Этот пример, впрочем, из прошлой жизни. Теперь, как понимаете, никакими уменьшительными суффиксами себе сметанку не наколдуешь. Пришлось в нашем суровом быте сконцетрировать свое обвалакивающее и благотворно-воздействующее внимание почти исключительно на именах собственных. Зато уж тут-то мы развернулись! Я за последнюю неделю собственными ушами слышала: “Томусенька Львовночка”, “Игоречек Сергейчик”, “Наталюшечка Пантелеймоновночка” и даже “Иммануильчек Олеговичик”. Даже не знаю, какая же степень униженности должна быть следующей, разве что – лизнуть в сапог. Но чувство зависимости ненасытно. А потому девушку-при-кассе при мне обозвали “девуленкой” (ей явно понравилось, есть наше чувство языка; не пропадет), а молодого-человека-при-разгрузке-олифы – “молоденьким человеком” (перебор, хорошо – хоть не “человечком”, но грузчик все равно обиделся, есть чувство языка; обнадеживает).

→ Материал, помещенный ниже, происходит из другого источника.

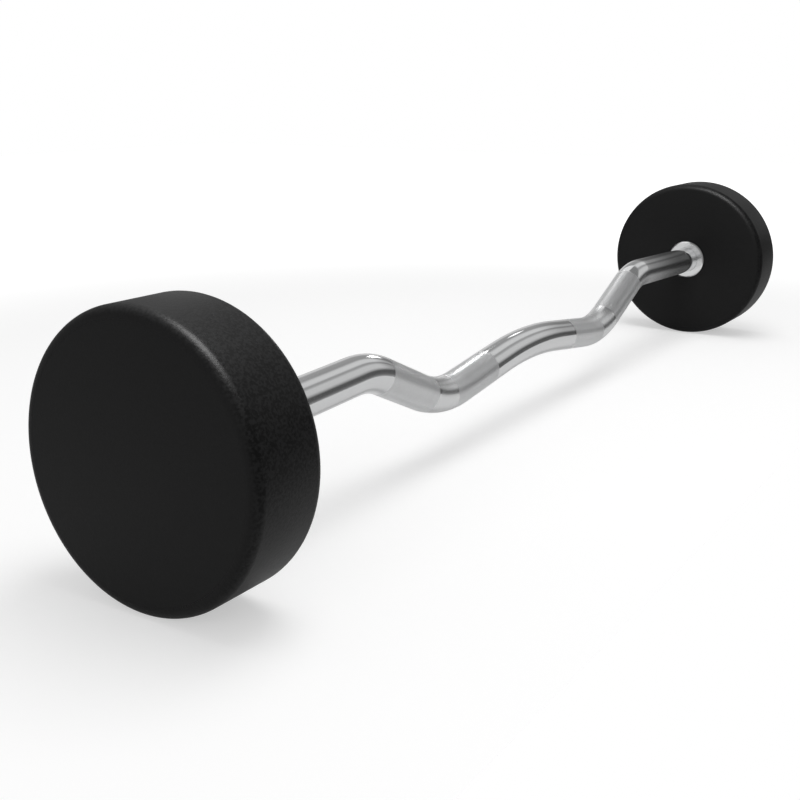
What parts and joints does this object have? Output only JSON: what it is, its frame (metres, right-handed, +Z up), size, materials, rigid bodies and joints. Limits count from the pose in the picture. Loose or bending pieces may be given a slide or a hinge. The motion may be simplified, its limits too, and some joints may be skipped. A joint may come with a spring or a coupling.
{
  "type": "cambered curl barbell",
  "caption": "Fixed-weight curl barbell: a chromed bar bent into a shallow W with knurled grips, held at each end in a round rubber-cased iron head.",
  "frame": {"origin": "on the floor below the middle of the bar, the bottom centre of the overall box", "axes": "+X along the bar, +Z up, the bar's bends lie in the X-Z plane"},
  "size_m": [1.068, 0.2, 0.2],
  "materials": {
    "bar_chrome": "polished chrome plate, diamond knurled on the grips",
    "collar_chrome": "turned face, bright chrome plate",
    "casing_rubber": "matte moulded rubber with a fine grain",
    "cover_rubber": "matte moulded rubber with a fine grain",
    "core_iron": "as cast, faces turned",
    "turned_steel": "turned",
    "fastener_steel": "black oxide"
  },
  "bodies": {
    "root": {"cambered_bar": "bar_chrome", "left_rubber_casing": "casing_rubber", "right_rubber_casing": "casing_rubber", "left_face_cover": "cover_rubber", "right_face_cover": "cover_rubber", "left_iron_core": "core_iron", "right_iron_core": "core_iron", "left_inner_collar": "collar_chrome", "right_inner_collar": "collar_chrome", "left_core_bush": "turned_steel", "right_core_bush": "turned_steel", "left_end_washer": "turned_steel", "right_end_washer": "turned_steel", "left_spring_washer": "fastener_steel", "right_spring_washer": "fastener_steel", "left_end_bolt": "fastener_steel", "right_end_bolt": "fastener_steel", "left_upper_dowel_pin": "turned_steel", "left_lower_dowel_pin": "turned_steel", "right_upper_dowel_pin": "turned_steel", "right_lower_dowel_pin": "turned_steel"}
  },
  "joints": []
}
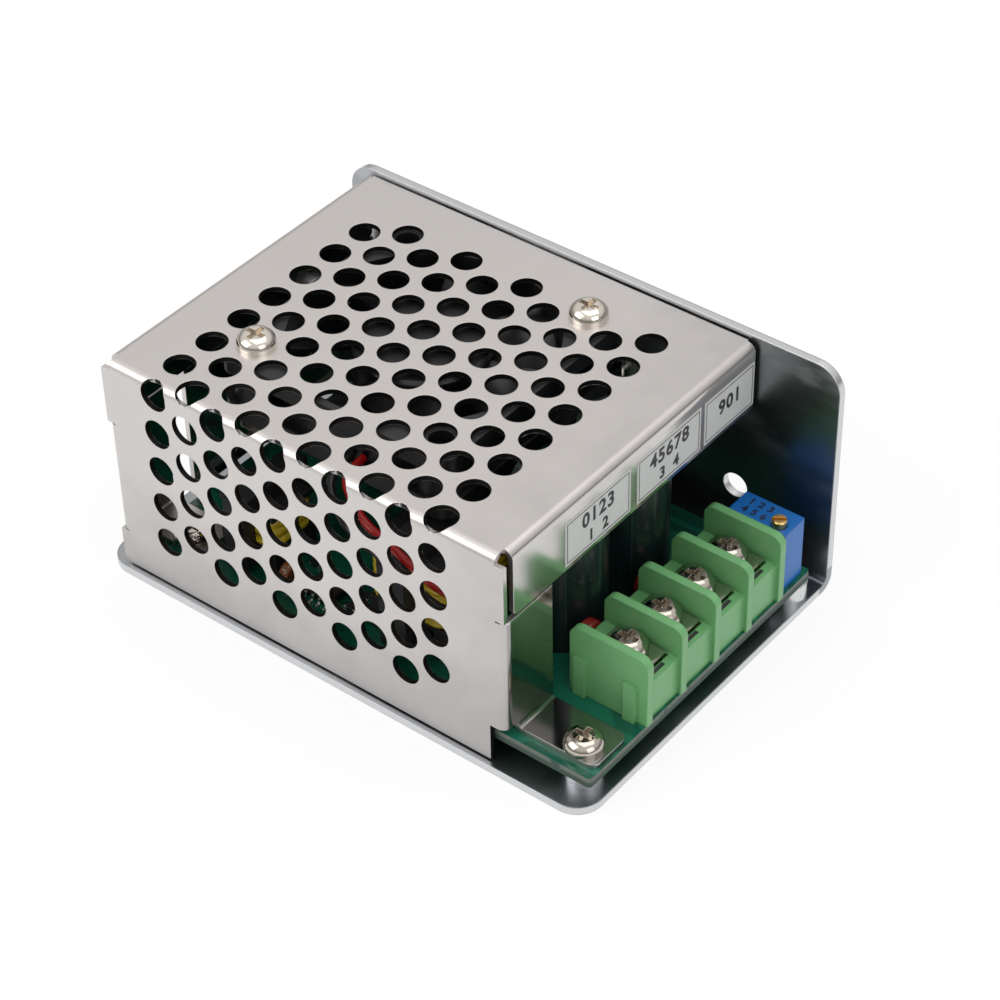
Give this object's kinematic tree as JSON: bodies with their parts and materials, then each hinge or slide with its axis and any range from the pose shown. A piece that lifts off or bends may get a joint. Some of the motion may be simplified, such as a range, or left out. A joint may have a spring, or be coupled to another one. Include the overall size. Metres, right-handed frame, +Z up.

Но вот что еще примечательно при нашей ласковости. Чем мы нежнее с тем, от кого сейчас конкретно зависим или полагаем, что зависим, тем мы – как ни странно – грубее со всем остальным человечеством, от которого в данный момент как раз не зависим. Это, небось, уже фундаментальная наука: закон, вероятно, сохранения душевной энергии. Здесь – прогнулся, дал взятку словом, унизил себя, высокого, но зато уж там – распрямился, отбрил как положено, доказал, что тоже не лыком шит, вовсю расправил свое достоинство и тем, значит, уравновесился. Оборотная сторона нашей ласковости выглядит агрессивно-зловеще, напрямую смыкается с нашим же дзэном, обращая нас все более – в стадо.
“Почему же мы до сих пор, – как недурно однажды выразился некий деятель местного масштаба – не проигнорировали по данному моменту?”
Ей-богу, не знаю.
Нам все, боюсь, кажется, что громкая болтовня о бездуховности в состоянии каким-то чудом заменить тихий, осознанно-сосредоточенный труд приобщения к мировой и отечественной культуре, нам, боюсь, мнится, что припадочные наши ударения и безумные связи вслепую сцепленных слов – только грамматика, не более того, а убогое косноязычие – это язык и есть, нам, боюсь, все еще мстится, что, хоть мы почему-то не способны внятно сформулировать ни одной мысли, – она все равно у нас есть…
Впрочем выводы – не литератора дело, мое дело – ставить вопросы, точно поставленный вопрос – уже полдела (см. рассказ Р.Шекли “Ответчик”).
“Уповая на лаврах”, я все же еще уповаю, хоть не видно ни лавров, ни прочих изящных ростков.